In deze zaak, behandeld door het Gerechtshof Amsterdam op 4 juli 2013, staat de kwalificatie van een verlies als houdsterverlies in de zin van artikel 20, vierde lid, van de Wet op de vennootschapsbelasting 1969 centraal. De belanghebbende, opgericht op 23 oktober 2007, verwierf op 7 november 2007 een belang van 98,89% in [BEDRIJF C] S.A. en had verder in dat jaar geen andere activiteiten. De inspecteur van de Belastingdienst kwalificeerde het door de belanghebbende in 2007 geleden verlies van € 28.176 als houdsterverlies, wat door de rechtbank werd verworpen. De rechtbank oordeelde dat de belanghebbende niet gedurende het gehele jaar deelnemingen had gehouden, aangezien de periode van non-activiteit meer dan 10% van het boekjaar besloeg.

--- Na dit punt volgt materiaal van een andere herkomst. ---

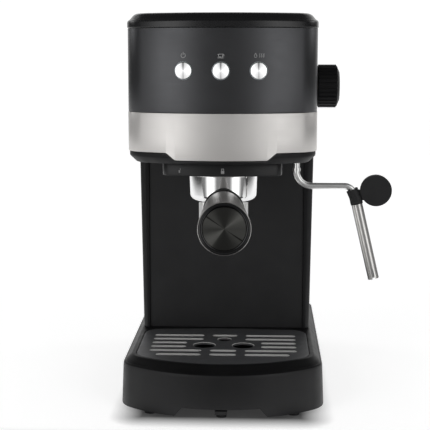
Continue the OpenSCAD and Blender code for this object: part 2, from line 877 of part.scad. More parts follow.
place() main_board();
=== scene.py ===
import json
import math
import bpy
import bmesh
from mathutils import Matrix, Vector


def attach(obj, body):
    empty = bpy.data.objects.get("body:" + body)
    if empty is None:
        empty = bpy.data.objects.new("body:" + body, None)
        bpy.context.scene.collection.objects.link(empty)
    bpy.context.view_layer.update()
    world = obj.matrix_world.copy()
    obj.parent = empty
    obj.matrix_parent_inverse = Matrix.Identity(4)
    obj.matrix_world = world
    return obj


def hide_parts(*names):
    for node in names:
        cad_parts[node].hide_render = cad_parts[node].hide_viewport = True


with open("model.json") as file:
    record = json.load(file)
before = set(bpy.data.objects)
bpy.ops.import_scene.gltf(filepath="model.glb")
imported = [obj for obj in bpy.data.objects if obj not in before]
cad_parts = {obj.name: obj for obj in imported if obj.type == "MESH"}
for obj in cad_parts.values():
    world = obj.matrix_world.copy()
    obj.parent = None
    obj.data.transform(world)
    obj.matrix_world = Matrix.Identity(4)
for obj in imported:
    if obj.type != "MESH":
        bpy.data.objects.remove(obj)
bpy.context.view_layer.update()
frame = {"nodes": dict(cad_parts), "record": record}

NODES = frame["nodes"]
SCENE = bpy.context.scene
rad, sin, cos = math.radians, math.sin, math.cos

# Machine axes in millimetres (x 0 is the middle plane, the brew axis is at y -78),
# carried into the row frame in metres.
SHIFT_X, SHIFT_Y = -26.5, 41.0
BREW_Y = -78.0
LID_Z, TOP_Z, FLOOR_Z, GRID_Z = 319.0, 331.0, 211.0, 46.0
SEAM_Y, TANK_Y, REAR_Y = -6.0, 87.0, 148.0
HEAD_HALF, HEAD_FRONT, HEAD_R = 77.3, -143.0, 130.0  # half width, foremost y, bow radius
BODY_HALF, BASE_HALF = 79.4, 86.0
COLLAR_FRONT, COLLAR_R = -124.0, 115.0
SPLIT_Z, SPLIT_GAP = 252.0, 0.15  # joint between the dark panel and the bright band
STEP_X, STEP_Z = (36.5, 44.5), (214.4, 220.2)  # step in the band's lower edge
KNOB_Y, KNOB_Z = -62.0, 271.4
BUTTONS, BUTTON_Z, BUTTON_HOLE_R = (("power", -29.7), ("brew", 0.0), ("steam", 29.7)), 285.5, 7.2
CAP_FACE_R, PRINT_Z = 6.3, 297.4
FAR = 200.0  # a cutter's end that is well outside the machine


def P(x, y, z):
    return Vector(((x + SHIFT_X) / 1000, (y + SHIFT_Y) / 1000, z / 1000))


# ------------------------------------------------------------------ outlines
def arc(cx, cy, r, a0, a1, n):
    return [(cx + r * cos(rad(a0 + (a1 - a0) * i / n)),
             cy + r * sin(rad(a0 + (a1 - a0) * i / n))) for i in range(n + 1)]


def spread(a, b, n, extra=()):
    """n steps from a to b, with some values put in exactly."""
    out = [a + (b - a) * i / n for i in range(n + 1)]
    gap = (b - a) / n / 3
    out = [v for v in out if all(abs(v - e) > abs(gap) for e in extra) or v in (a, b)]
    return sorted(out + [e for e in extra if min(a, b) < e < max(a, b)])


def bow(hw, fy, R, rc, d, n=34, m=16, marks=()):
    """Right half of a bowed front: front arc, then the corner."""
    cy = fy + R - math.sqrt((R - rc) ** 2 - (hw - rc) ** 2)
    t = math.degrees(math.atan2(cy - fy - R, hw - rc))
    steps = spread(-90.0, t, n, [-90 + math.degrees(math.asin(x / R)) for x in marks])
    front = [((R - d) * cos(rad(a)), fy + R + (R - d) * sin(rad(a))) for a in steps]
    return front + arc(hw - rc, cy, rc - d, t, 0, m)[1:]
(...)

In hoger beroep bevestigde het Hof de uitspraak van de rechtbank. Het Hof oordeelde dat de feitelijke werkzaamheid van de belanghebbende gedurende het boekjaar niet voldeed aan de vereisten voor de kwalificatie als houdstermaatschappij. De inspecteur had betoogd dat voorbereidende werkzaamheden voor het verwerven van deelnemingen ook als houdsteractiviteiten moesten worden aangemerkt, maar het Hof volgde deze redenering niet. Het Hof benadrukte dat de wetgeving vereist dat de feitelijke werkzaamheden gedurende nagenoeg het gehele jaar moeten plaatsvinden om als houdsterverlies te worden aangemerkt. Aangezien de belanghebbende in 2007 niet (nagenoeg) het gehele jaar deelnemingen had gehouden, kon het verlies niet als houdsterverlies worden gekwalificeerd.
De uitspraak van de rechtbank werd bevestigd, en de inspecteur werd veroordeeld in de proceskosten van de belanghebbende tot een bedrag van € 1.770. Het Hof concludeerde dat de wetgeving niet de ruimte biedt voor een extensieve interpretatie van de houdsterverliesregeling, en dat de feitelijke activiteiten van de belanghebbende bepalend zijn voor de kwalificatie van het verlies.